Having written radio-ready tunes for many years, Robinson admits penning the tunes for Hoops was a different experience. “I’m very excited about Hoops,” Smokey says of the play which is currently being cast. “I knew what the subject matter was and I just wrote songs about that…I think it’s easier to do that because you have a direction than it is to just write a song you come up with. It is a little different because you do have a direction and definite idea that you’re trying to get across.”

When asked the most valuable lesson he’s learned from his years in the business, Robinson says, “When I write a song. I want to write a song. You have to take your time and write a song because there are no new words, no new notes, and no new chords. The same notes and chords and basically the same words, except for a few slang words, have been used since the days of Beethoven and Bach. So I just try to say it in a different way and make the best of what I have to work with. But I do try to make my songs be songs so that people will record them for ever and ever if possible.

“What makes a song is a timeless thing. That’s why I very seldom write songs about dances, cars, or political stuff because all that stuff is passé. What’s here today, politically or with cars or dances may be gone tomorrow. I basically write about love and live things because they are always current.”

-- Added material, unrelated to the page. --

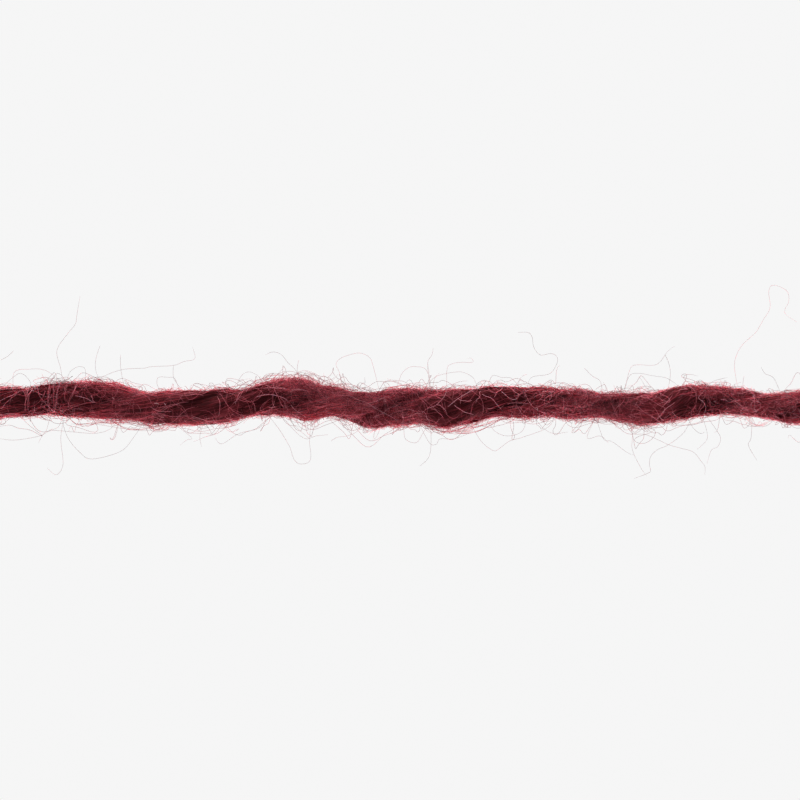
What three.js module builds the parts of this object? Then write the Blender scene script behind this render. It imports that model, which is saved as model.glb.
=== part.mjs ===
// A cut length of two-ply knitting yarn, lying straight on a surface.
// A heavy and a light ply are pressed together and twisted round each other to the left.
// The length is one solid, with a groove on each side where the plies meet.
// Units are millimetres. X runs along the yarn, Z is up and the underside rests at Z = 0.
import * as THREE from 'three';

// The cut length and its twist
const cutLength = 80;
const turnLength = 15.5;
const heavyPlyOnTopAt = -11.6;

// How deep the soft underside is pressed flat where the heavy ply rests on the surface
const pressedFlat = 0.15;

// The plies in section. Reach is how far a ply comes out from the twist axis, and the radii of
// each ply's ellipse are shares of its reach. The plies meet on a face beside the axis.
const heavyPly = { outShare: 0.616, acrossShare: 0.657, points: 14 };
const lightPly = { outShare: 0.61, points: 10 };
const meetingFace = -0.09;

// The spun thickness is uneven: the reach of each ply, and how far the axis wanders sideways
const stretchLength = 4;
const stretches = [
  { along: -40, heavyReach: 1.60, lightReach: 1.00, side: 0.00 },
  { along: -36, heavyReach: 1.70, lightReach: 1.05, side: -0.10 },
  { along: -32, heavyReach: 1.60, lightReach: 1.00, side: 0.05 },
  { along: -28, heavyReach: 1.55, lightReach: 0.95, side: 0.25 },
  { along: -24, heavyReach: 1.65, lightReach: 1.00, side: 0.05 },
  { along: -20, heavyReach: 1.70, lightReach: 1.00, side: -0.20 },
  { along: -16, heavyReach: 1.65, lightReach: 0.95, side: 0.05 },
  { along: -12, heavyReach: 1.65, lightReach: 1.00, side: 0.05 },
  { along: -8, heavyReach: 1.80, lightReach: 1.15, side: 0.10 },
  { along: -4, heavyReach: 1.65, lightReach: 1.05, side: -0.10 },
  { along: 0, heavyReach: 1.75, lightReach: 1.05, side: 0.05 },
  { along: 4, heavyReach: 2.00, lightReach: 1.10, side: -0.30 },
  { along: 8, heavyReach: 1.45, lightReach: 0.95, side: -0.15 },
  { along: 12, heavyReach: 1.60, lightReach: 1.00, side: 0.15 },
  { along: 16, heavyReach: 1.35, lightReach: 0.80, side: -0.05 },
  { along: 20, heavyReach: 1.85, lightReach: 1.00, side: -0.25 },
  { along: 24, heavyReach: 1.35, lightReach: 0.75, side: -0.05 },
  { along: 28, heavyReach: 1.50, lightReach: 0.90, side: -0.10 },
  { along: 32, heavyReach: 1.55, lightReach: 0.95, side: 0.10 },
  { along: 36, heavyReach: 1.50, lightReach: 0.90, side: 0.00 },
  { along: 40, heavyReach: 1.50, lightReach: 0.90, side: -0.05 },
];

// Rings of points along the yarn, close enough for the grooves to turn smoothly
const ringSpacing = 0.65;

// A value of the table at any place, on one smooth curve through the rows
function valueAt(along, column) {
  const lastRow = stretches.length - 1;
  const place = (along - stretches[0].along) / stretchLength;
  const row = THREE.MathUtils.clamp(Math.floor(place), 0, lastRow - 1);
  const valueOf = (index) => stretches[THREE.MathUtils.clamp(index, 0, lastRow)][column];
  const start = valueOf(row);
  const end = valueOf(row + 1);
  const startSlope = (end - valueOf(row - 1)) / 2;
  const endSlope = (valueOf(row + 2) - start) / 2;
  const square = 3 * (end - start) - 2 * startSlope - endSlope;
  const cube = 2 * (start - end) + startSlope + endSlope;
  const t = place - row;
  return start + t * (startSlope + t * (square + t * cube));
}

// The left-hand twist: zero where the heavy ply lies on top, half a turn where it rests
function turnsAt(along) {
  return (along - heavyPlyOnTopAt) / turnLength;
}

// The axis runs straight from one resting place of the heavy ply to the next
function axisHeightAt(along) {
  const place = turnsAt(along) - 0.5;
  const heights = [Math.floor(place), Math.floor(place) + 1].map((turn) => {
    const restingPlace = heavyPlyOnTopAt + (turn + 0.5) * turnLength;
    const onTheYarn = THREE.MathUtils.clamp(restingPlace, -cutLength / 2, cutLength / 2);
    return valueAt(onTheYarn, 'heavyReach') - pressedFlat;
  });
  return THREE.MathUtils.lerp(heights[0], heights[1], place - Math.floor(place));
}

// The points of one ply's arc, from one groove round to the other
function plyArc(centre, outRadius, acrossRadius, grooveAngle, points) {
  const arc = [];
  for (let i = 0; i < points; i += 1) {
    const angle = grooveAngle * (1 - (2 * i) / points);
    arc.push({
      out: centre + outRadius * Math.cos(angle),
      across: acrossRadius * Math.sin(angle),
    });
  }
  return arc;
}

// Both plies' outlines joined at the grooves, seen along the yarn with the heavy ply outwards
function sectionAt(along) {
  const heavyReach = valueAt(along, 'heavyReach');
  const lightReach = valueAt(along, 'lightReach');
  const heavyOut = heavyPly.outShare * heavyReach;
  const heavyAcross = heavyPly.acrossShare * heavyReach;
  const heavyCentre = heavyReach - heavyOut;
  const heavyGroove = Math.acos((meetingFace - heavyCentre) / heavyOut);
  const grooveAcross = heavyAcross * Math.sin(heavyGroove);

  const lightOut = lightPly.outShare * lightReach;
  const lightCentre = lightReach - lightOut;
  const lightGroove = Math.acos((-meetingFace - lightCentre) / lightOut);
  const lightAcross = grooveAcross / Math.sin(lightGroove);

  const heavyArc = plyArc(heavyCentre, heavyOut, heavyAcross, heavyGroove, heavyPly.points);
  const lightArc = plyArc(lightCentre, lightOut, lightAcross, lightGroove, lightPly.points);
  const turnedLightArc = lightArc.map(({ out, across }) => ({ out: -out, across: -across }));
  return [...heavyArc, ...turnedLightArc];
}

// One ring of the strand: the section turned with the twist, and pressed flat on the surface
function ringAt(along) {
  const turn = 2 * Math.PI * turnsAt(along);
  const side = valueAt(along, 'side');
  const height = axisHeightAt(along);
  return sectionAt(along).map(({ out, across }) => {
    const y = side + out * Math.sin(turn) + across * Math.cos(turn);
    const z = height + out * Math.cos(turn) - across * Math.sin(turn);
    return new THREE.Vector3(along, y, Math.max(z, 0));
  });
}

// The closed skin of the strand, with a flat cut at each end
function strandGeometry() {
  const steps = Math.round(cutLength / ringSpacing);
  const around = heavyPly.points + lightPly.points;
  const points = [];
  for (let step = 0; step <= steps; step += 1) {
    points.push(...ringAt(-cutLength / 2 + (step / steps) * cutLength));
  }
  const faces = [];
  for (let step = 0; step < steps; step += 1) {
    for (let i = 0; i < around; i += 1) {
      const here = step * around + i;
      const beside = step * around + ((i + 1) % around);
      faces.push(here, beside, here + around);
      faces.push(beside, beside + around, here + around);
    }
  }
  for (const end of [0, steps]) {
    const centre = points.length;
    const along = -cutLength / 2 + (end / steps) * cutLength;
    points.push(new THREE.Vector3(along, valueAt(along, 'side'), axisHeightAt(along)));
    for (let i = 0; i < around; i += 1) {
      const here = end * around + i;
      const beside = end * around + ((i + 1) % around);
      faces.push(centre, ...(end === 0 ? [beside, here] : [here, beside]));
    }
  }
  const geometry = new THREE.BufferGeometry().setFromPoints(points);
  geometry.setIndex(faces);
  geometry.computeVertexNormals();
  return geometry;
}

const wineRedWool = new THREE.MeshStandardMaterial({ color: '#66272e', roughness: 0.95, metalness: 0 });

const strand = new THREE.Mesh(strandGeometry(), wineRedWool);
strand.name = 'yarn_strand';

const yarn = new THREE.Group();
yarn.add(strand);

export default yarn;
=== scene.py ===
import math

import bpy
import numpy as np
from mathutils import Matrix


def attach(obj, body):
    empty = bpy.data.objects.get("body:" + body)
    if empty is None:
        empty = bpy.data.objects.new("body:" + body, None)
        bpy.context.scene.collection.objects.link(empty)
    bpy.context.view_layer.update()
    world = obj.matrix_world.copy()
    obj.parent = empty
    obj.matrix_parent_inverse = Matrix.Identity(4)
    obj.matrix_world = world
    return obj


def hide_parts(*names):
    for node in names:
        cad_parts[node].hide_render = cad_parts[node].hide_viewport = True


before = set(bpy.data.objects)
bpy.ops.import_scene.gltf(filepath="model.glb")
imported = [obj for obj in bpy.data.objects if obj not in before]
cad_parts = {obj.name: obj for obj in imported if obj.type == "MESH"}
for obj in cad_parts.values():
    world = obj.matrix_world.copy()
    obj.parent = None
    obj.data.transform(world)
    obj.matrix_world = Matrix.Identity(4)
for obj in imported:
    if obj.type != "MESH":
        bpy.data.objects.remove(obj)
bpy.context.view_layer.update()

# The two plies
# Each ply is a soft bundle of dyed wool, spun loosely and unevenly. The heavy and the light one
# are pressed together on a flat face and twisted round each other to the left, and the strand
# lies straight on the surface, pressed flat where the heavy ply passes underneath.

MM = 0.001
CUT_LENGTH = 80 * MM
TURN_LENGTH = 15.5 * MM
HEAVY_PLY_ON_TOP_AT = -11.6 * MM
PRESSED_FLAT = 0.15 * MM
MEETING_FACE = -0.09 * MM
HEAVY_OUT_SHARE = 0.616
HEAVY_ACROSS_SHARE = 0.657
LIGHT_OUT_SHARE = 0.61

# One row for every 4 mm from end to end, in millimetres: how far each ply reaches out from the
# twist axis, and how far the axis lies to the side.
STRETCH_LENGTH = 4 * MM
STRETCHES = [
    dict(heavy_reach=1.6, light_reach=1.0, side=0.0),
    dict(heavy_reach=1.7, light_reach=1.05, side=-0.1),
    dict(heavy_reach=1.6, light_reach=1.0, side=0.05),
    dict(heavy_reach=1.55, light_reach=0.95, side=0.25),
    dict(heavy_reach=1.65, light_reach=1.0, side=0.05),
    dict(heavy_reach=1.7, light_reach=1.0, side=-0.2),
    dict(heavy_reach=1.65, light_reach=0.95, side=0.05),
    dict(heavy_reach=1.65, light_reach=1.0, side=0.05),
    dict(heavy_reach=1.8, light_reach=1.15, side=0.1),
    dict(heavy_reach=1.65, light_reach=1.05, side=-0.1),
    dict(heavy_reach=1.75, light_reach=1.05, side=0.05),
    dict(heavy_reach=2.0, light_reach=1.1, side=-0.3),
    dict(heavy_reach=1.45, light_reach=0.95, side=-0.15),
    dict(heavy_reach=1.6, light_reach=1.0, side=0.15),
    dict(heavy_reach=1.35, light_reach=0.8, side=-0.05),
    dict(heavy_reach=1.85, light_reach=1.0, side=-0.25),
    dict(heavy_reach=1.35, light_reach=0.75, side=-0.05),
    dict(heavy_reach=1.5, light_reach=0.9, side=-0.1),
    dict(heavy_reach=1.55, light_reach=0.95, side=0.1),
    dict(heavy_reach=1.5, light_reach=0.9, side=0.0),
    dict(heavy_reach=1.5, light_reach=0.9, side=-0.05),
]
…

Though he performs and produces, Smokey Robinson is quick to point out that songwriting had always been an integral part of his overall success in the music industry. The craft is near and dear to his heart, and is an ongoing part of his personal and professional existence. “It’s always been a part of my life from the very onset,” he says. “I feel very blessed to have lived my life doing the things I love.”